Expert Jean-Daniel Dubois talks about the silicon balance spring
Major collectors and influential bloggers have given their opinion on silicon, but what does Jean-Daniel Dubois, CEO of Vaucher Manufacture Fleurier, think?
Jean-Daniel Dubois is the fourth generation of a watchmaker dynasty from Besançon. He was appointed CEO of Vaucher Manufacture Fleurier (VMF) in early 2012. He is both a watchmaker and an horological and industrial engineer. He has been working as a consultant since 2009 after having founded and sold his own companies (including the legendary DTH, which later became the Manufacture Horlogère de la Vallée de Joux, MHVJ).
Dubois’ experience is extensive: he has worked in manufacturing, with finished products, and in teaching. He still serves as an expert at watchmaking schools and was even president of the Société Suisse de Chronométrie (SSC). He is both creative and an entrepreneur and boasts thirty patents to his name in the fields of mechanics, electronics and external parts.

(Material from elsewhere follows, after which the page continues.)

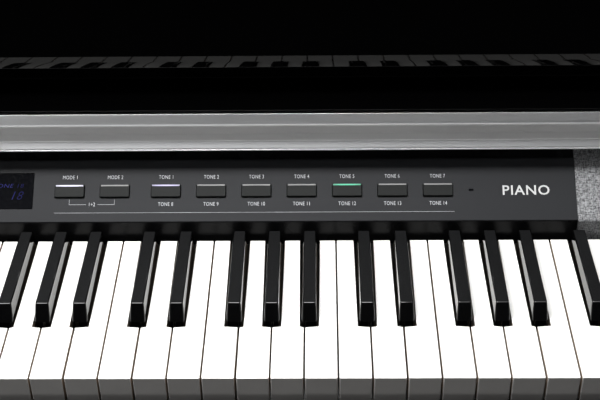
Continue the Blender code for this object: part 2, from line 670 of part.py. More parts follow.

His idea of substituting the Elinvar balance-spring with a silicon one was not welcomed by all. He has seen and read the opinions aired on the issue and is aware of what others say about the silicon solution. We caught up with him in a corridor during the EPHJ-EPMT-SMT 2013 trade fair: “Silicon is very interesting", he told us in no uncertain terms. "It is the solution that watchmakers have always been looking for in terms of lubrication, auto lubrication, extremely light pieces and pieces with low inertia.”

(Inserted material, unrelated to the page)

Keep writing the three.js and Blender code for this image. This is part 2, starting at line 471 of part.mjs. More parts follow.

Are brands interested in this new material because it is less costly? “Nowadays we can use materials to make escapements that are cheaper than silicon”, he said evasively. The real problem, he feels, lies elsewhere. "In terms of technology, in order to work with silicon we need to master chemistry and physics, which are fields we do not excel in in Switzerland.
The Japanese and the Chinese master these technologies as well as we do. And they are capable of manufacturing silicon specimens more easily than classic escapements, which requires a great deal of know-how and watchmaking culture. What I fear is that one day, silicon escapements will no longer be a uniquely Swiss technique. We will then have Chinese or Japanese watches equipped with such escapements that will be as precise as Swiss watches."
What would you prescribe as a solution? “One aspect of the problem is that, we use a copy of the classical escapement when working with silicon. Yet, we must maintain our mastery over the classical escapement, while at the same time conducting research into the use of totally innovative and revolutionary escapements.”
Some collectors are concerned about the inability to predict how the new balance springs will work in 50 years. “That should not be a problem as there are numerous plating techniques that can ensure the durability of the product. The real problem resides in the fact that it is a technology that needs the know-how of chemical engineers and physicists, and no longer watchmakers.”